Cheese and baby food top list of stolen items
A survey by Retail Ireland, published yesterday, found that 52% of retailers had experienced an increase in crime in the last two years, while 82% had experienced shoplifting.
Retail Ireland estimates that shoplifting equates to an overall loss to businesses of €512m a year.
Although the types of products being shoplifted was not looked at, Retail Ireland director Stephen Lynam pointed to research from the Centre for Retail Research in Britain, which he believed was mirrored in Ireland.
It showed that, across Europe, the most popular products now being stolen from supermarkets are cheese, fresh meat, cooked meat, alcohol, sweets and confectionery, and infant formula.
Mr Lynam said he believed the majority of this was not being stolen for consumption but for resale in a thriving black market.
“I don’t believe, in the main, that it’s because people are stealing to feed themselves,” he said. “I think it’s because there is a black market there for products to be resold and for people to buy such goods off the back of a truck and places like that.”
During the summer, 57-year-old out-of-work actor Joe Purcell hit the headlines when he admitted stealing groceries as he could not face telling his three children that there was no bread and milk in the house.
St Vincent de Paul Cork regional vice-president Brendan Dempsey said he was sceptical of the view people were stealing to fuel a black market.
“I am not saying it doesn’t happen,” he said.
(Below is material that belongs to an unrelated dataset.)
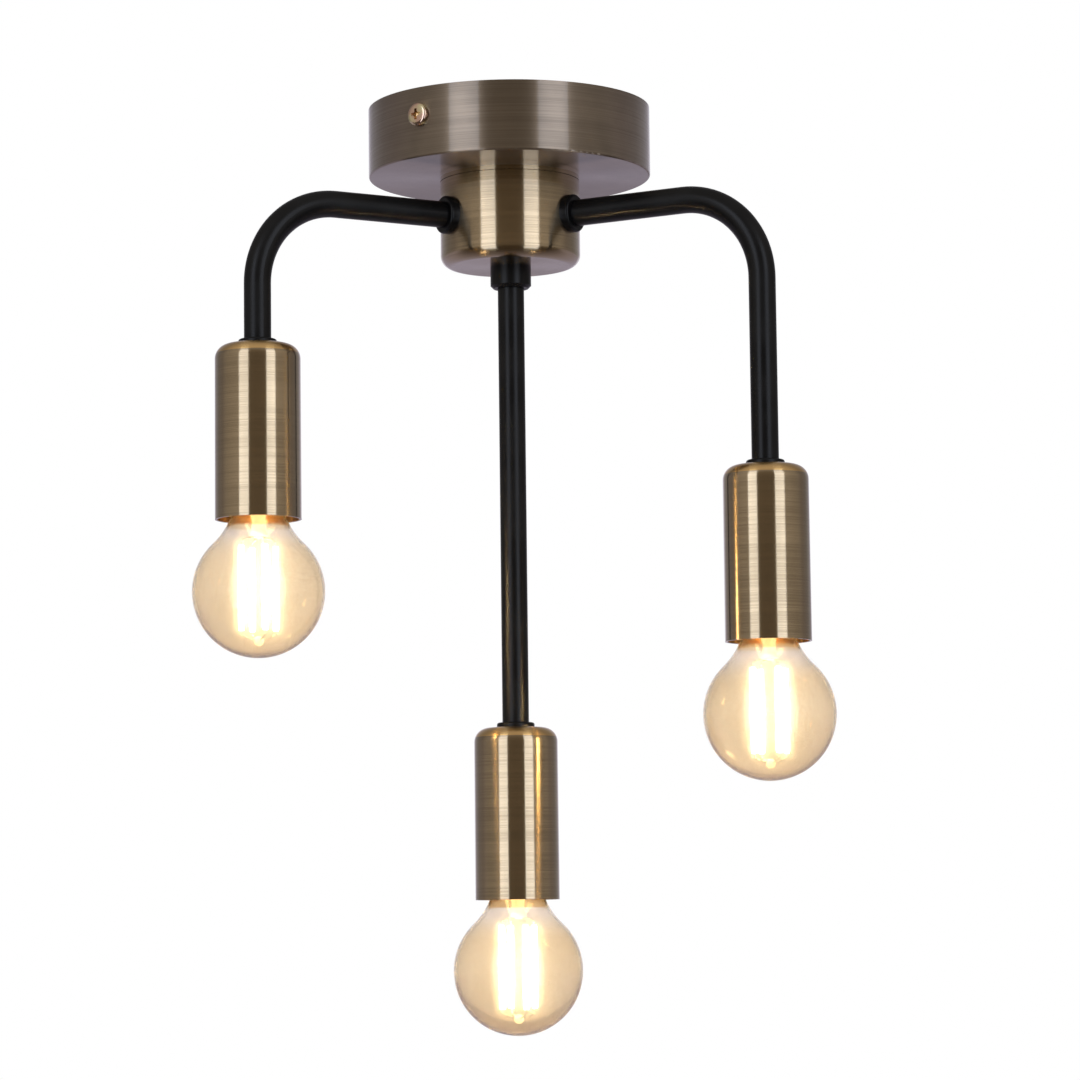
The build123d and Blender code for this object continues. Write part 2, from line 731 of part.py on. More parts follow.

I can’t see anyone stealing sliced cheese or a loaf of bread just so they can sell it off the back of a lorry, for example.
“All of these horror stories are from a hidden Ireland that politicians have only heard rumours of but just can’t seem to understand.
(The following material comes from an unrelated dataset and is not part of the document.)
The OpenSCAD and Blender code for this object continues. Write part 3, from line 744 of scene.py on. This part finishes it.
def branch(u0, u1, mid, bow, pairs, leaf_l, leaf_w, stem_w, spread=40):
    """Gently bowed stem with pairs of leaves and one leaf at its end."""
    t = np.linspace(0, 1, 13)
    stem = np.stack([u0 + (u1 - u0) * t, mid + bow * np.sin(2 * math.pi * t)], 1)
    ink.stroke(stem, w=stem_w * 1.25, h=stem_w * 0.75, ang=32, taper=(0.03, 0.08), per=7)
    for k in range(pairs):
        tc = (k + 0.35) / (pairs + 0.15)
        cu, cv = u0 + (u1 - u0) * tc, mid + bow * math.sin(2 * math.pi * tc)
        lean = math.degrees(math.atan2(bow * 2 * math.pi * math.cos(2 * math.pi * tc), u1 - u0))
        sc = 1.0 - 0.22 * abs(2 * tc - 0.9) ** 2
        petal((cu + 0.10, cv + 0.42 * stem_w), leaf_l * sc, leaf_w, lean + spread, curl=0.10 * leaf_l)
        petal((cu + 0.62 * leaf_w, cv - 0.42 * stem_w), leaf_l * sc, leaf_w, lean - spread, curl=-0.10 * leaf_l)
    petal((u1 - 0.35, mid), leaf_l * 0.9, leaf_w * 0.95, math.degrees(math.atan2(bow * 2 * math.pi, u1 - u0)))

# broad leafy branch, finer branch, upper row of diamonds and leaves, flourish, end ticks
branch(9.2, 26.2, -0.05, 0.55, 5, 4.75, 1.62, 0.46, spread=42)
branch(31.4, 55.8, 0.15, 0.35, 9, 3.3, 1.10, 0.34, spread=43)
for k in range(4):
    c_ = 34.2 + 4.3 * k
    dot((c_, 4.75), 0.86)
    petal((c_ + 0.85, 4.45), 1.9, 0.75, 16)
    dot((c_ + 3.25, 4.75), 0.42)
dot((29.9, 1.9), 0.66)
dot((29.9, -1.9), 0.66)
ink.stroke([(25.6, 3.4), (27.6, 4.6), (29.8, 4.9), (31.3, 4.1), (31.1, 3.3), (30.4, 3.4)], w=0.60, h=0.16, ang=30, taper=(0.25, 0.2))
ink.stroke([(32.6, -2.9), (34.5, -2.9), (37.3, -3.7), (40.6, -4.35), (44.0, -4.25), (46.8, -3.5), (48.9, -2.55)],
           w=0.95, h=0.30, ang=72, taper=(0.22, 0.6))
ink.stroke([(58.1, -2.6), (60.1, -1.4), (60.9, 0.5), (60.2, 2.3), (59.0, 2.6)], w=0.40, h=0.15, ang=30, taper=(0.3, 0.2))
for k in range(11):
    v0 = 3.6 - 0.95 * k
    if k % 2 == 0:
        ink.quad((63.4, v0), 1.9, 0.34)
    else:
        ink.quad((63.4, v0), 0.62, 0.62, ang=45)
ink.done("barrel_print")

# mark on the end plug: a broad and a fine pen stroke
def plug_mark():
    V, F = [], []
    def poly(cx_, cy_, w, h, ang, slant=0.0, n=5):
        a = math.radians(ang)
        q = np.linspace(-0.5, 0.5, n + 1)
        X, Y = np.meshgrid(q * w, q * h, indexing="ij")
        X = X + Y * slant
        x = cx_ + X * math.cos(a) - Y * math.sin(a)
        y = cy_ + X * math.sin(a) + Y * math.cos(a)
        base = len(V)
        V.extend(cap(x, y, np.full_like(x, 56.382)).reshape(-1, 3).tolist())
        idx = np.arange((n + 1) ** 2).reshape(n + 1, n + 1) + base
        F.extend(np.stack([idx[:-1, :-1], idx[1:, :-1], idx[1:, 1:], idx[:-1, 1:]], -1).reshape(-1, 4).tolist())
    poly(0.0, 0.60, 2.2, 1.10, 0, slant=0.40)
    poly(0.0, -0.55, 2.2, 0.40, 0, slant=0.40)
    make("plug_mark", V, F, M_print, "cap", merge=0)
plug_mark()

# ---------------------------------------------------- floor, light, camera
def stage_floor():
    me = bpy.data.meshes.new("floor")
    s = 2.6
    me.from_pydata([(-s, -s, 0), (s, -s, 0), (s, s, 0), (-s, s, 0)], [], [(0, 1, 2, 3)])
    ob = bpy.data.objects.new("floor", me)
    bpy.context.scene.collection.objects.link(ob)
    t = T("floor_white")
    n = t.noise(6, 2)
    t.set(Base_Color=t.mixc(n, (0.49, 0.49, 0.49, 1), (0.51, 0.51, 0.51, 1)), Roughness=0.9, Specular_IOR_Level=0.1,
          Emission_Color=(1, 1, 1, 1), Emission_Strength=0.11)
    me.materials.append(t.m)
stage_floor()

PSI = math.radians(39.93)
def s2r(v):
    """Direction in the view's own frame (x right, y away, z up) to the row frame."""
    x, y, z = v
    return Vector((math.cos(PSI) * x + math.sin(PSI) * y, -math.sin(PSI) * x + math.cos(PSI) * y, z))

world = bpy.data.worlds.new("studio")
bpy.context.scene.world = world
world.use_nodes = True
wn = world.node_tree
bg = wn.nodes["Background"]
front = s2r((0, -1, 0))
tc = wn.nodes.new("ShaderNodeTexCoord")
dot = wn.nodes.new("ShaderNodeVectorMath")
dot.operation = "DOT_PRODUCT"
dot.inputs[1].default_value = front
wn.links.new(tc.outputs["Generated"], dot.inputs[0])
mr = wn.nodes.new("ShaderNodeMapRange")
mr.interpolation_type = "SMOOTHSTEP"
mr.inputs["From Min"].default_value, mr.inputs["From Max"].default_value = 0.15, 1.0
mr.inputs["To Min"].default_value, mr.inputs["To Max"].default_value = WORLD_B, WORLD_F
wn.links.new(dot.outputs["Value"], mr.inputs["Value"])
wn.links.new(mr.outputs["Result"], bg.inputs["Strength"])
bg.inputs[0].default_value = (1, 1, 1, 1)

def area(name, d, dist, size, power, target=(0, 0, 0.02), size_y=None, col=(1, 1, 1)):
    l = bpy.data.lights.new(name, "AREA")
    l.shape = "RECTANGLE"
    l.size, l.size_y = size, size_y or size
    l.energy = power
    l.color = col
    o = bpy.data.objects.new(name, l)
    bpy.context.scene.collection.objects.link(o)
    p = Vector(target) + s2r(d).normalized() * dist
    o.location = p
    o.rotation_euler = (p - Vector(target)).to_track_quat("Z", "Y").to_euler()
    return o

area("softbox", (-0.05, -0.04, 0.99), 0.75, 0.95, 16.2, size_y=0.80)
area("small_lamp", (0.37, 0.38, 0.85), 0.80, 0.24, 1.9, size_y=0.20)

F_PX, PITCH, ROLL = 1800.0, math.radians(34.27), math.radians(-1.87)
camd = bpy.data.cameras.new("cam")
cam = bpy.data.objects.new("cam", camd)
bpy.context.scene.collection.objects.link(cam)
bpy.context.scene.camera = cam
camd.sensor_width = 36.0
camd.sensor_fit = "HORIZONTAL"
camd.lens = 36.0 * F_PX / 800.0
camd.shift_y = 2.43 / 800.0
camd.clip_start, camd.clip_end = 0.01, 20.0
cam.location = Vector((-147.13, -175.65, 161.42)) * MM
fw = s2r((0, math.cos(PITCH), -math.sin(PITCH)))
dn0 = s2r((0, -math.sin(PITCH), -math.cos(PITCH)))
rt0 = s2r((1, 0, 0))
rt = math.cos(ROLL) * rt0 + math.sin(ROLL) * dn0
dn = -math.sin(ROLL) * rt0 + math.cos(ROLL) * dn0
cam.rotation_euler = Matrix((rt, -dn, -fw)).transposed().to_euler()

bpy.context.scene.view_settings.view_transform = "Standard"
“We spent €250,000 on refurbishing the lord mayor’s office in Cork so, as far as I’m concerned, they are living in a world of their own on this issue.”
Mr Dempsey said while he had yet to encounter people who had admitted to shoplifting, families were going without food as money was so tight.
“Nobody has admitted to shoplifting to us, and it’s not something that people would admit to as it’s a crime,” said Mr Dempsey.
“However, I can tell you for certain that we are visiting homes where people are definitely going hungry. We are coming across people that have nothing in the fridge or in the cupboard.”